Microstructure and tribological properties of amorphous coatings by supersonic atmospheric plasma spraying

doi:10.13251/j.issn.0254-6051.2022.12.035

Abstract

Abstract: Fe-based and Mo-based amorphous coatings are fabricated by the new generation of supersonic atmospheric plasma spraying (SAPS), and microstructure and tribological properties of the coatings were comparatively analyzed. The results show that a small number of pores in the SAPS sprayed Fe-based and Mo-based amorphous coatings lead to high structural density. Compared with Fe-based coating, the Mo-based coating with lower porosity has a lower wear rate (1.1×10^-4μm·N^-1·s^-1) during friction, resulting in a better wear resistance. The wear mechanism of the coatings is mainly abrasive wear and fatigue wear, accompanied by delamination and debris oxidation.
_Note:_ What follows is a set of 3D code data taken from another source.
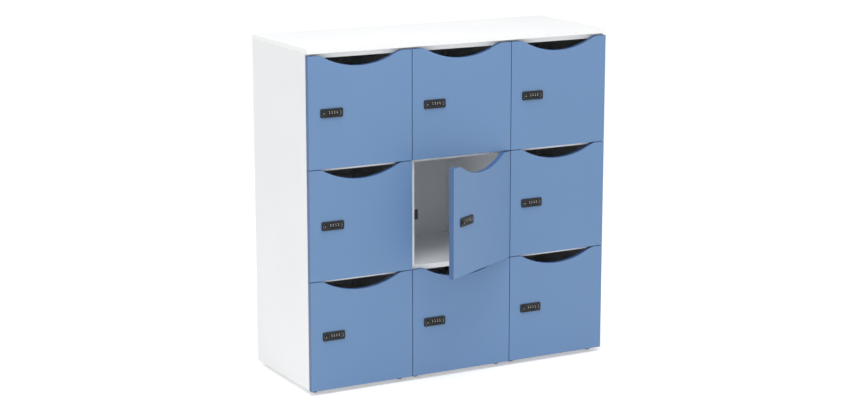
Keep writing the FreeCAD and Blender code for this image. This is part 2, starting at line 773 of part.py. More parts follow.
for thing in doc.Objects:
    if {"Invalid", "Error"} & set(thing.State):
        raise RuntimeError(f"{thing.Label} did not recompute: {thing.State}")
for node in nodes:
    if node.Shape.isNull() or not node.Shape.isValid():
        raise RuntimeError(f"{node.Label} has no valid shape")
os.makedirs("parts", exist_ok=True)
for node in nodes:
    node.Shape.exportStep(f"parts/{node.Label}.step")
print(len(nodes), "nodes;", sum(len(node.Shape.Solids) for node in nodes), "solids")
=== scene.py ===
import bmesh
import bpy
import json
import math
from mathutils import Matrix, Vector


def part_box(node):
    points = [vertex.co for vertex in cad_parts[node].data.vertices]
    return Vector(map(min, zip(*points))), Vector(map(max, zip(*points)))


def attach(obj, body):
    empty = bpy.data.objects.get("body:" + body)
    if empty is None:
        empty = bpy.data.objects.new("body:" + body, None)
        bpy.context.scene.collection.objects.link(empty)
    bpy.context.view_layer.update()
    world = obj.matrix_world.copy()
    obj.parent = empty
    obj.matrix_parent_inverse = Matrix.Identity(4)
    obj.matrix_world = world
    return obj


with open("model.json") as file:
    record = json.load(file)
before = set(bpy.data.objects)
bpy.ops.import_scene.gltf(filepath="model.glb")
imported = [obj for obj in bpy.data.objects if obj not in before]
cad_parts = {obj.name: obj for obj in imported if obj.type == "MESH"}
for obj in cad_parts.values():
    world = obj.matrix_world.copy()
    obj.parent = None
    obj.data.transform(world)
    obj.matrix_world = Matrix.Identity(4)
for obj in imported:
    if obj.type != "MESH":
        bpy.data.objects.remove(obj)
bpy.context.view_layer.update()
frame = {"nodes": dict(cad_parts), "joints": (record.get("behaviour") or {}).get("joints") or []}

# The looks of a cabinet of nine pigeonhole lockers.  Metres.  The carcass, doors, locks and hinges
# are the frame's own nodes with finished materials.  What is added here is what those leave out:
# the printing on the dials and knobs, screws, buffers, trims and grips, and light grey arcs painted
# as highlights on the ends of each lock's inlay.

MM = 0.001
LEVELS = ("bottom", "centre", "top")
PLACES = ("left", "middle", "right")
WHERE = [f"{level}_{place}" for level in LEVELS for place in PLACES]
AJAR = "centre_middle"
JOINTS = {joint["name"]: joint for joint in frame["joints"]}
DIALS = 4
DIGITS = 10


# ---------------------------------------------------------------- places, worked out from the frame
def size_of(node):
    low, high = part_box(node)
    return high - low


DOOR_LOW, DOOR_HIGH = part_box("door_bottom_left")
DOOR_WIDTH = DOOR_HIGH.x - DOOR_LOW.x
DOOR_DEPTH = DOOR_HIGH.y - DOOR_LOW.y
DOOR_HEIGHT = DOOR_HIGH.z - DOOR_LOW.z


def door_matrix(where):
    """A door's own frame: x from its free edge to its hinges, y from front to rear, z up."""
    inward = Vector(JOINTS[f"knob_turn_{where}"]["axis"])
    along = Vector((inward.y, -inward.x, 0))
    corner = Vector(JOINTS[f"door_hinge_{where}"]["pos_m"]) - along * DOOR_WIDTH
    corner.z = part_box(f"door_{where}")[0].z
    columns = Matrix((along, inward, Vector((0, 0, 1)))).transposed()
    return Matrix.Translation(corner) @ columns.to_4x4()


DOORS = {where: door_matrix(where) for where in WHERE}


def in_door(node):
    """A node of the bottom left door, as a box in that door's own frame."""
    low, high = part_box(node)
    return low - DOOR_LOW, high - DOOR_LOW


def points_on_door(node, where):
    """A node's mesh points in the frame of the door it is on."""
    piece = frame["nodes"][node]
    to_door = DOORS[where].inverted() @ piece.matrix_world
    return [to_door @ vert.co for vert in piece.data.vertices]


LOCK_LOW, LOCK_HIGH = in_door("lock_housing_bottom_left")
LOCK = (LOCK_LOW + LOCK_HIGH) / 2
# The ajar door's housing carries no dials, so its foremost point is the front plate's face.
LOCK_FACE = min(point.y for point in points_on_door(f"lock_housing_{AJAR}", AJAR))
INLAY_DEPTH = 0.8 * MM
INLAY_FACE = LOCK_FACE + INLAY_DEPTH
INLAY_SIZE = (76 * MM, 23 * MM)
COVER_FACE = LOCK_HIGH.y
KNOB_LOW, KNOB_HIGH = in_door("lock_knob_bottom_left")
KNOB_RADIUS = (KNOB_HIGH.x - KNOB_LOW.x) / 2          # at rest the cam is narrower than the disc
KNOB = DOORS["bottom_left"].inverted() @ Vector(JOINTS["knob_turn_bottom_left"]["pos_m"])
DIAL_CENTRES = [
    DOORS[AJAR].inverted() @ Vector(JOINTS[f"dial_turn_{n + 1}"]["pos_m"]) for n in range(DIALS)
]
DIAL_WIDTH = 6.5 * MM
DIAL_RADIUS = size_of("lock_dial_1").z / 2
CUPS_LOW, CUPS_HIGH = in_door("hinge_cups_bottom_left")
CUP_X = (CUPS_LOW.x + CUPS_HIGH.x) / 2
FLANGE_HALF = 29 * MM
CUP_HEIGHTS = (CUPS_LOW.z + FLANGE_HALF, CUPS_HIGH.z - FLANGE_HALF)


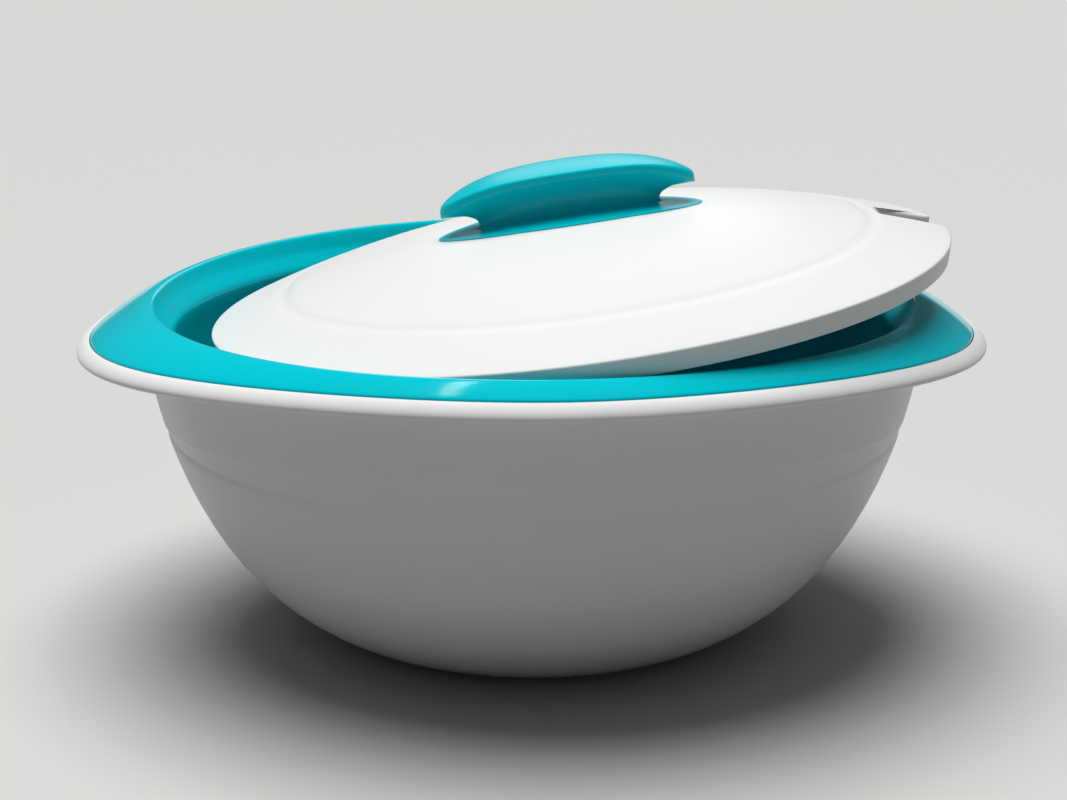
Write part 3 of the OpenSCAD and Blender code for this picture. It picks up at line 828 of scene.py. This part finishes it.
bpy.ops.object.select_all(action="DESELECT")
bpy.ops.mesh.primitive_plane_add(size=16, location=(0, 0, 0))
floor = bpy.context.object
floor.name = "studio_floor"
floor_finish = bpy.data.materials.new("pale_matte_floor")
floor_finish.use_nodes = True
floor_tree = floor_finish.node_tree
floor_tree.nodes.clear()
ray = add_node(floor_tree, "ShaderNodeLightPath", {})
bounce = add_node(
    floor_tree,
    "ShaderNodeMix",
    {
        MIX_SHARE: ray.outputs["Is Diffuse Ray"],
        MIX_FIRST: linear("#C9C9C7"),
        MIX_SECOND: linear("#9A9C9B"),
    },
    data_type="RGBA",
)
floor_shader = add_node(
    floor_tree,
    "ShaderNodeBsdfPrincipled",
    {"Base Color": bounce.outputs[MIXED], "Roughness": 0.9, "Specular IOR Level": 0.1},
)
add_node(floor_tree, "ShaderNodeOutputMaterial", {"Surface": floor_shader.outputs["BSDF"]})
floor.data.materials.append(floor_finish)


# Light. One very wide soft lamp overhead, a little to the left and behind the bowl, and a weak even
# fill from all round. Two small lamps only show as reflections: the sheen on the handle and a glint
# on the near flange.

bpy.ops.object.light_add(type="SUN", location=(0, 0, 2))
key = bpy.context.object
key.name = "soft_overhead_lamp"
key.data.energy = 3.6
key.data.angle = math.radians(50)
key.rotation_euler = Vector((-0.08, 0.12, 1)).to_track_quat("Z", "Y").to_euler()
key.visible_glossy = False

# Low soft panel behind, which only shows as the sheen on the handle
bpy.ops.object.light_add(type="AREA", location=(0.1, 1.1, 0.6))
back = bpy.context.object
back.name = "low_back_panel"
back.data.shape = "RECTANGLE"
back.data.size, back.data.size_y = 0.45, 0.5
back.data.energy = 0.85
handle_spot = Vector((0, 0, 0.14))
back.rotation_euler = (handle_spot - back.location).to_track_quat("-Z", "Y").to_euler()
back.visible_diffuse = False

# Narrow window overhead, mirrored as one crisp glint on the near flange
bpy.ops.object.light_add(type="AREA", location=(-0.15, 0.33, 1.11))
window = bpy.context.object
window.name = "narrow_window"
window.data.shape = "RECTANGLE"
window.data.size, window.data.size_y = 0.045, 0.6
window.data.energy = 0.9
window.rotation_euler = (0, 0, math.radians(-14))
window.visible_diffuse = False

world = bpy.data.worlds.new("even_fill")
bpy.context.scene.world = world
world.use_nodes = True
fill = world.node_tree.nodes["Background"]
fill.inputs["Color"].default_value = linear("#E6E8EA")
fill.inputs["Strength"].default_value = 0.1


# Camera. At the photograph's height and distance, a little to the left of the bowl's front, with
# its yaw, pitch and distance as fitted to the outlines of the rim, the body and the lid.

camera_data = bpy.data.cameras.new("photo_camera")
camera = bpy.data.objects.new("photo_camera", camera_data)
bpy.context.scene.collection.objects.link(camera)
bpy.context.scene.camera = camera
camera_data.sensor_width = 36
camera_data.lens = 76.4
camera_data.clip_start = 0.05
camera_data.clip_end = 60
yaw, pitch, distance = math.radians(4.42), math.radians(14.93), 0.761
aim = Vector((0, 0, 0.0754))
camera.location = aim + distance * Vector(
    (-math.cos(pitch) * math.sin(yaw), -math.cos(pitch) * math.cos(yaw), math.sin(pitch))
)
camera.rotation_euler = (aim - camera.location).to_track_quat("-Z", "Y").to_euler()

bpy.context.scene.view_settings.view_transform = "Standard"
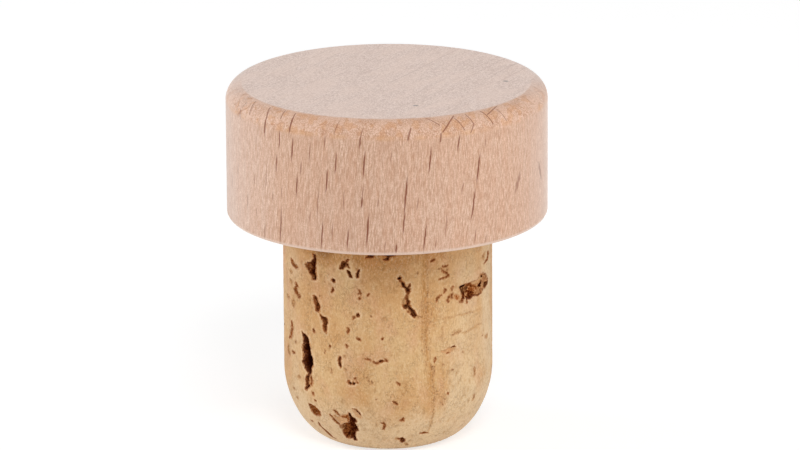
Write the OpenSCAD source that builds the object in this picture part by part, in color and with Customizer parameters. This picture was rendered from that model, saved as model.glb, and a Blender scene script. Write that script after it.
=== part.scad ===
// Wooden bottle stopper: a turned beech cap with a natural cork shank glued into it.
// The origin is the centre of the cap's underside, where it meets the bottle's lip. +Z is up, out of the bottle.

/* [Cap] */
// Diameter of the cap
cap_d = 30; // [24:0.5:40]
// Height of the cap
cap_h = 12.6; // [9:0.1:20]
// Radius of the round on the cap's top edge
top_round = 1.6; // [0.4:0.1:3]
// Radius of the round on the cap's lower edge
lower_round = 0.4; // [0.2:0.1:1.5]

/* [Cork] */
// Diameter of the cork where it fills the bottle's neck
cork_d = 19.6; // [15:0.1:23]
// Length of the cork that stands out of the cap
cork_l = 21.5; // [17:0.5:35]
// Height of the rounded lower end
end_h = 6.6; // [3:0.1:9]
// Diameter of the flat foot that is left at the lower end
foot_d = 11.2; // [6:0.1:14]
// Fullness of the rounded end: 2 is an ellipse, less is nearer to a slope
end_fullness = 1.77; // [1.4:0.01:2.4]

/* [Glued joint] */
// Depth of the blind recess bored in the cap's underside
recess_depth = 2; // [1:0.1:5]
// How much smaller the recess is than the cork all round, so that the cork is squeezed into it
squeeze = 0.2; // [0.1:0.05:0.5]
// Glue layer between the cork and the recess, at its wall and its floor
glue_gap = 0.05; // [0.02:0.01:0.2]

/* [Pits] */
// Depth of the deep, dark holes in the cork
deep_pit = 1.4; // [0.6:0.1:2.5]
// Depth of the broad, rough pits
broad_pit = 0.9; // [0.4:0.1:1.5]
// Depth of the cracks and nicks
nick_pit = 0.5; // [0.2:0.1:1.2]

/* [Hidden] */

$fn = 96;
cap_r = cap_d / 2;
cork_r = cork_d / 2;
foot_r = foot_d / 2;
recess_r = cork_r - squeeze;
seat_r = recess_r - glue_gap;
seat_h = recess_depth - glue_gap;
// Lead-in chamfer at the mouth of the recess: it guides the cork in and clears it at the lip
lead_in = squeeze + glue_gap;
wall_l = cork_l - end_h;
end_steps = 24;
// How far a cutter starts outside the surface that it cuts
over = 1;

// Outlines of pits, as the cork's surface is seen from outside: [to the right, up] from the pit's middle
long_hole = [
  [-0.8, 2.0], [-0.6, 1.1], [-0.5, 0.5], [-0.7, -0.4], [-0.7, -1.1], [-0.2, -1.6],
  [0, -2.1], [0.5, -1.6], [0.7, -1], [0.7, -0.4], [0.3, -0.1], [0.5, 0.7], [0.2, 1.3]
];
bottom_pit = [
  [-1.5, 1], [-1.3, 0.6], [-0.8, 0.1], [-0.6, -0.6], [-0.4, -1.7], [0.5, -1.7], [0.7, -0.7],
  [1.2, -0.3], [1, 0.4], [1.3, 0.9], [0.6, 1.5], [-0.3, 1.2], [-0.8, 1.6]
];
torn_pit = [
  [-2.2, 1], [-2.2, 0.2], [-1.9, -0.5], [-1.5, -1.1], [-0.7, -0.9], [0.9, -0.9], [1.5, -0.6],
  [2.7, -0.6], [3, 0.6], [1.3, 1.2], [0.7, 1.1], [0.3, 0.5], [-1.1, 0.5]
];
side_hole = [
  [0.2, 1.2], [0.1, 0.7], [-0.5, 0.4], [-0.9, -0.2], [-0.4, -0.5], [0, -0.7],
  [0.3, -1.2], [0.7, -1.3], [0.4, -0.6], [0.6, -0.1], [0.7, 0.3], [0.4, 0.7], [0.5, 1.2]
];
long_crack = [
  [-0.9, 2], [-0.5, 1.1], [0, 0.7], [0, -0.4], [-0.3, -0.6], [-0.2, -1.1], [0.3, -1.3],
  [0.7, -2], [1.4, -2.1], [0.9, -1.8], [0.4, -1], [0.2, -0.4], [0.2, 0.8], [-0.2, 1.3], [-0.7, 2]
];
hooked_nick = [
  [-0.4, 0.5], [-0.5, 0.1], [-0.2, -0.1], [0.2, -0.4], [0.5, -1], [0.8, -1], [0.6, -0.4],
  [0.2, 0], [0.4, 0.4], [0.1, 0.7]
];
bent_nick = [
  [-0.4, 0.8], [0, 0.3], [-0.4, -0.2], [0, -0.8], [0.4, -0.7], [-0.1, -0.2], [0.2, 0.1], [0.3, 0.5]
];
short_nick = [[-0.5, 0.8], [-0.4, 0.1], [-0.1, -0.2], [0.1, -0.8], [0.4, -0.7], [0.4, 0.1], [0.1, 0.5]];
flat_nick = [[-0.9, -0.2], [-0.7, -0.4], [0.2, -0.3], [0.9, 0], [0.8, 0.3], [0, -0.1]];

// Radius of the cork at a height, along its straight wall and its rounded end
function surface_r(height) =
  height >= -wall_l ? cork_r
  : foot_r + (cork_r - foot_r) * pow(1 - pow(min(1, (-wall_l - height) / end_h), end_fullness), 1 / end_fullness);

// Half section of the cap: its two edge rounds are true arcs
module cap_section() {
  square([cap_r - top_round, cap_h]);
  square([cap_r - lower_round, cap_h - top_round]);
  translate([0, lower_round]) square([cap_r, cap_h - top_round - lower_round]);
  translate([cap_r - top_round, cap_h - top_round]) circle(r = top_round);
  translate([cap_r - lower_round, lower_round]) circle(r = lower_round);
}

// Half section of the cork: the squeezed seat with its lead-in, the straight wall, the rounded end and the flat foot
module cork_section() {
  polygon(concat(
    [[0, seat_h], [0, -cork_l]],
    [for (i = [end_steps:-1:0])
      let (turn = 90 * i / end_steps)
      [foot_r + (cork_r - foot_r) * pow(cos(turn), 2 / end_fullness), -wall_l - end_h * pow(sin(turn), 2 / end_fullness)]],
    [[cork_r, 0], [seat_r, lead_in], [seat_r, seat_h]]
  ));
}

// One pit cut straight in from the surface. Azimuth 0 is the front, and grows to the right.
module pit(azimuth, height, depth, outline, flip = false) {
  rotate([0, 0, azimuth])
    translate([0, depth - surface_r(height), height])
      rotate([90, 0, 0])
        linear_extrude(height = depth + over)
          mirror([flip ? 1 : 0, 0]) polygon(outline);
}

// The pits that show on the front. The lower ones keep their place above the foot.
module front_pits() {
  pit(-46.5, -3.3, deep_pit, side_hole);
  pit(-60, -6.4, nick_pit, short_nick, true);
  pit(-43, -6.8, nick_pit, short_nick);
  pit(-38, -8.5, nick_pit, short_nick);
  pit(-24, -2.8, deep_pit, hooked_nick);
  pit(10, -5.5, nick_pit, long_crack);
  pit(33, -3.6, nick_pit, bent_nick);
  pit(55, -6, broad_pit, torn_pit);
  pit(35, -11.1, nick_pit, flat_nick);
  pit(-50, 9.5 - cork_l, deep_pit, long_hole);
  pit(-48, 3.8 - cork_l, nick_pit, flat_nick, true);
  pit(-27, 2.9 - cork_l, deep_pit, bottom_pit);
}

// The pits on the back, of the same kinds as those on the front
module back_pits() {
  pit(98, -10.6, nick_pit, short_nick, true);
  pit(112, -4.2, deep_pit, side_hole, true);
  pit(131, -12.2, nick_pit, long_crack, true);
  pit(150, -5.6, nick_pit, bent_nick);
  pit(168, -9.9, broad_pit, hooked_nick);
  pit(187, -3.1, nick_pit, flat_nick);
  pit(214, -5.2, broad_pit, torn_pit, true);
  pit(238, -11.4, nick_pit, short_nick);
  pit(256, -4.4, nick_pit, hooked_nick, true);
  pit(205, 9 - cork_l, deep_pit, long_hole, true);
  pit(142, 3.4 - cork_l, deep_pit, bottom_pit, true);
  pit(236, 3.8 - cork_l, nick_pit, bent_nick, true);
}

module wooden_cap() {
  color("burlywood")
    difference() {
      rotate_extrude() cap_section();
      translate([0, 0, -over]) cylinder(r = recess_r, h = recess_depth + over);
      translate([0, 0, -over]) cylinder(r1 = recess_r + lead_in + over, r2 = recess_r, h = lead_in + over);
    }
}

module cork_shank() {
  color("sandybrown")
    difference() {
      rotate_extrude() cork_section();
      front_pits();
      back_pits();
    }
}

wooden_cap();
cork_shank();
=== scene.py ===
import math

import bmesh
import bpy
import numpy as np
from mathutils import Matrix, Vector


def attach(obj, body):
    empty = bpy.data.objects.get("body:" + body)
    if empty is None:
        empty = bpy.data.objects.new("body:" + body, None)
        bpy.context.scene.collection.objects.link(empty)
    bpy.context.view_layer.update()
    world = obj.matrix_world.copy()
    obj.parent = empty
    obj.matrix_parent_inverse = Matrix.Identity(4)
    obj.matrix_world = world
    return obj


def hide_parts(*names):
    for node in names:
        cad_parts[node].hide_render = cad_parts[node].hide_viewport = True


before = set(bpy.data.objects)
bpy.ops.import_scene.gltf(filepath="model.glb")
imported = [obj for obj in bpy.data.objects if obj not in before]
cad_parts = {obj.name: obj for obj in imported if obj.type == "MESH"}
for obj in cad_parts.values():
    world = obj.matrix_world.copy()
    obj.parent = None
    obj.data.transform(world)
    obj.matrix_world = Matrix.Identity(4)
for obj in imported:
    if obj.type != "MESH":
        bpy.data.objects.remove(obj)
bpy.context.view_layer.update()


# Wooden cap: one piece of beech, turned on a lathe and fine sanded, left bare. It is cut so that its end
# grain is on top, and the dark rays of the wood show as short upright dashes round its side.
# It keeps the solid from the CAD model; the wood is a solid texture through that piece.

MM = 0.001
CAP_R = 15.0
CAP_H = 12.6
# Radius of the turned round on the cap's top edge
TOP_ROUND = 1.6
# How far the rays' plane is turned from the photo's, and how far they lean to the right per mm of height
RAY_TURN = math.radians(28)
RAY_LEAN = 0.075
# Further in mm than any mark reaches
FAR_OFF = 9.0

# Rays seen on the side: azimuth and height of the upper end, of the lower end, width, all read off
DARK_RAYS = [
    (-48, 12.3, -48, 10.1, 0.16), (-36.3, 12.3, -36.3, 11, 0.16), (-34.8, 10.5, -35.6, 8.4, 0.2),
    (-42.5, 8.5, -42.5, 6.95, 0.18), (-33.2, 7, -33.7, 5.1, 0.18), (-40.3, 3.55, -41.2, 0.3, 0.17),
    (-21.5, 7.85, -21.7, 5.75, 0.18), (-18, 9.55, -18.2, 7.7, 0.16), (-23, 2.9, -24, 0.5, 0.17),
    (-13.8, 2.4, -14.2, 0.7, 0.16), (-9.2, 11.25, -9.6, 10.3, 0.18), (-7.8, 9.75, -8.3, 7.6, 0.2),
    (-8.7, 5.6, -9.2, 4.65, 0.19), (-6.5, 3.8, -7.4, 1.1, 0.25), (15.3, 10.1, 15, 7.75, 0.2),
    (6.8, 7.5, 6.1, 4, 0.22), (6.1, 4.1, 5.4, 2.15, 0.16), (13.5, 2.8, 12.8, 0.4, 0.18),
    (3.1, 1.05, 2.9, 0.4, 0.2), (26.1, 10.9, 25.5, 9.6, 0.18), (34.3, 8.9, 33.2, 6.25, 0.26),
    (32.3, 5.5, 30.9, 2.85, 0.22), (-40.7, 10.95, -41.1, 9.3, 0.16),
]
FAINT_RAYS = [
    (-47.8, 6.85, -48, 5.1, 0.15), (-40.2, 5.6, -40.2, 4.7, 0.14), (-59, 4.2, -59.5, 2.4, 0.16),
    (-53.5, 2.9, -53.5, 2.15, 0.14), (-49, 1.7, -48.5, 0.3, 0.18), (-44.5, 4.9, -44.5, 4.2, 0.14),
    (-54.5, 6, -54.5, 5.1, 0.14), (-53.2, 9.7, -53.2, 9.1, 0.14), (-64.5, 11.8, -64.5, 11, 0.14),
    (-57, 12.3, -57, 11.8, 0.14), (-31.7, 8.3, -31.7, 7.2, 0.26), (-73.5, 4.9, -73.5, 3.4, 0.16),
    (-66.8, 6.4, -66.8, 4.9, 0.16), (-22, 11.1, -22.3, 10.1, 0.16), (-27.8, 10.2, -28.2, 8.5, 0.17),
    (-18.5, 12.4, -18.5, 11.4, 0.14), (-24.7, 6.05, -25.4, 3.2, 0.15), (-28.2, 3.75, -28.2, 2.8, 0.14),
    (-9, 11.9, -9, 11.4, 0.14), (-8.5, 6.5, -8.7, 5.6, 0.14), (-19.6, 2.9, -19.6, 1.4, 0.13),
    (-15.4, 6.1, -15.4, 4.2, 0.13), (7.3, 11.8, 7.3, 11.05, 0.16), (19, 11.3, 18.9, 10.55, 0.15),
    (22, 12.35, 20, 11.8, 0.15), (-3.3, 5.4, -3.3, 4.7, 0.14), (21, 3.6, 20.7, 1.8, 0.17),
    (17, 1.2, 17, 0.6, 0.15), (37, 10.2, 36.8, 9.6, 0.15), (27.6, 6.4, 27, 5.45, 0.17),
    (54.2, 6.15, 52.2, 4.3, 0.5), (32.9, 1.85, 31.9, 0.65, 0.2), (37, 1, 37, 0.45, 0.16),
    (-0.8, 1.4, -1, 0.3, 0.13), (10.8, 5.4, 10.4, 4.3, 0.12), (1.6, 9.8, 1.4, 8.9, 0.12),
]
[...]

Key words: supersonic atmospheric plasma spraying, amorphous coatings, microstructure, tribological properties, abrasive wear

CLC Number:

TG174.442

He Tao, Wang Xuepeng, Liu Haibo, Liu Qi, Jia Hua, Liu Na, Ding Fei. Microstructure and tribological properties of amorphous coatings by supersonic atmospheric plasma spraying[J]. Heat Treatment of Metals, 2022, 47(12): 210-215.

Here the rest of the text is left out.